# Not happy with Appeals Panel award. Is it worth going  to the Ombudsman?



## Freedom21 (22 Apr 2021)

Hi. Looking for advice please.
I appealed my redress situation and got as far as a hearing with an indepentant appeal panel. My financial adviser thinks I should accept the offer on the table now. I disagree with this and would like to know my options if I reject the offer and keep going all the way to the FSPO. Is this a big risk? How much longer could it drag on for? Its already been a few years to get this far. Just confused now at this stage as to what is the best option...


----------



## SaySomething (23 Apr 2021)

This all depends on how long you can afford to hold out for. There is a very LARGE delay on tracker cases being processed at the Ombudsman's office. It's due to a combination of the number of cases to be assessed and certain banks deliberately delaying the process. If you make a complaint to the Ombudsman you can expect to wait at least 18 months but likely over 2 years before the Ombudsman reaches a final decision.

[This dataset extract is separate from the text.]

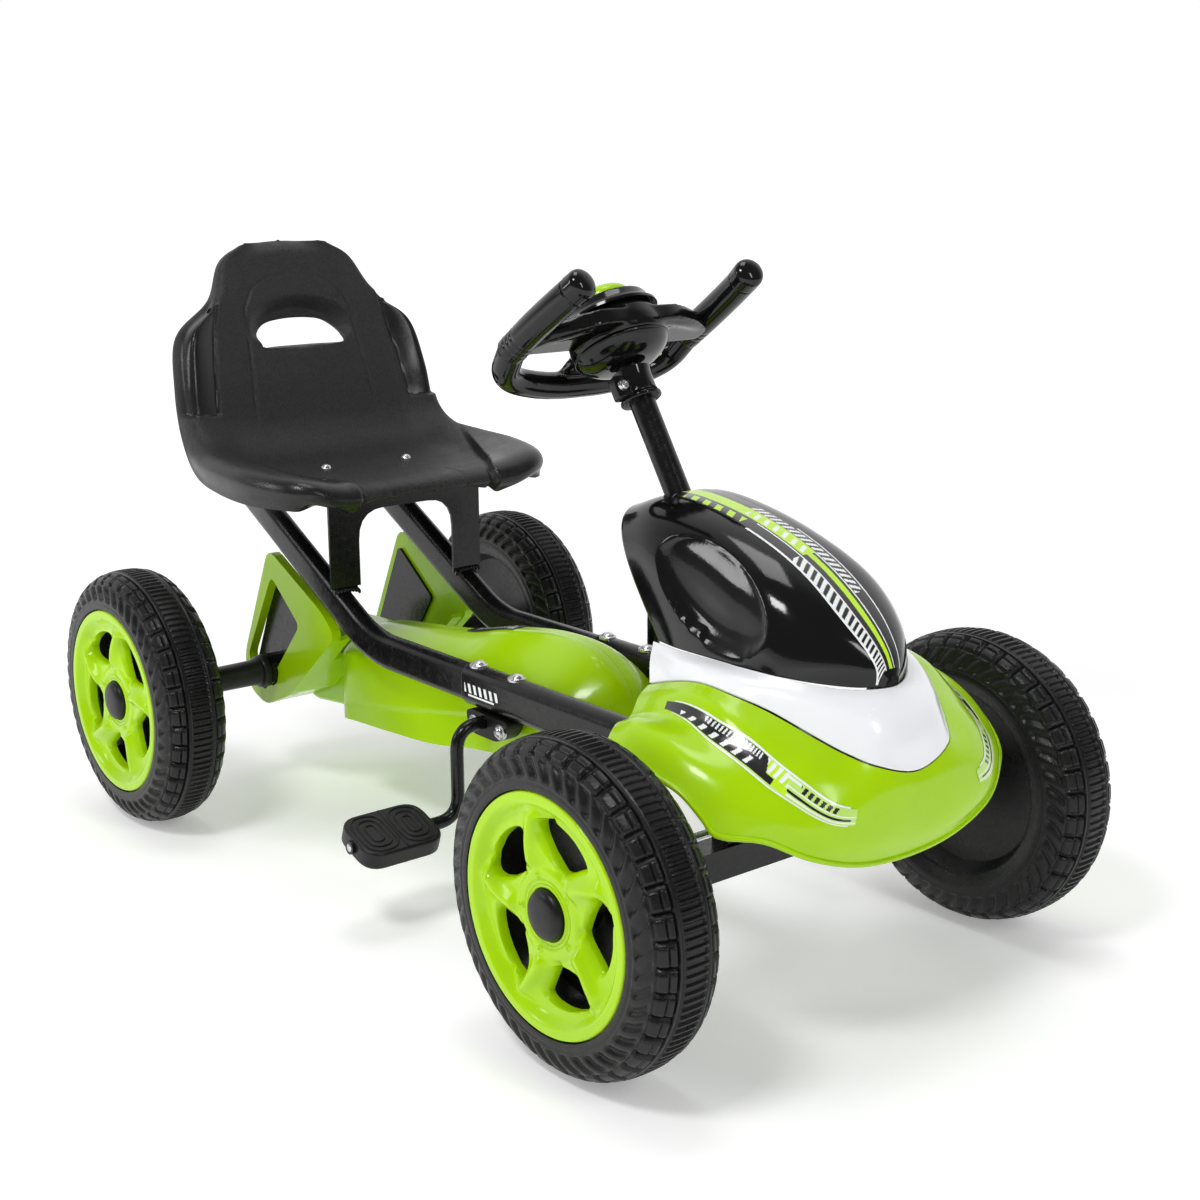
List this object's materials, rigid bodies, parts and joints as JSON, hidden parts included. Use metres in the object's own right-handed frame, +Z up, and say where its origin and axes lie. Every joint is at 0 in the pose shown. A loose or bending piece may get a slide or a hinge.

I submitted a tracker case to the Ombudsman in late 2019 and it's likely to be 2022 before I get a final decision. Prior to that, between the bank's internal processes and the appeals panel, we spent a further year waiting. 

My advice would be to consider the time value of having your appeal upheld now. Also worth thinking about what happens if you go to the Ombudsman and you receive a lower compensation figure as a result. That can happen. Your original redress/compensation will stand but what you're being offered by the panel now is a one-off.


----------



## Brendan Burgess (23 Apr 2021)

Freedom21 said:


> My financial adviser thinks I should accept the offer on the table now.



About 90% of Ombudsman complaints are effectively rejected.  The complainant would be very dissatisfied with the decision. 

And that is not because the Ombudsman is unreasonable. It's because the complainants are unreasonable. 

You have a financial advisor. They know your circumstances and have given you advice.

No one here can give you better advice without knowing your case.

The only issue would be if the Appeals Panel  had made a huge error of fact in their decision.  If you judge that the distress was worth €50k and they think it's worth €10k.  Then I would guess that the Ombudsman would be at or below the €10k level.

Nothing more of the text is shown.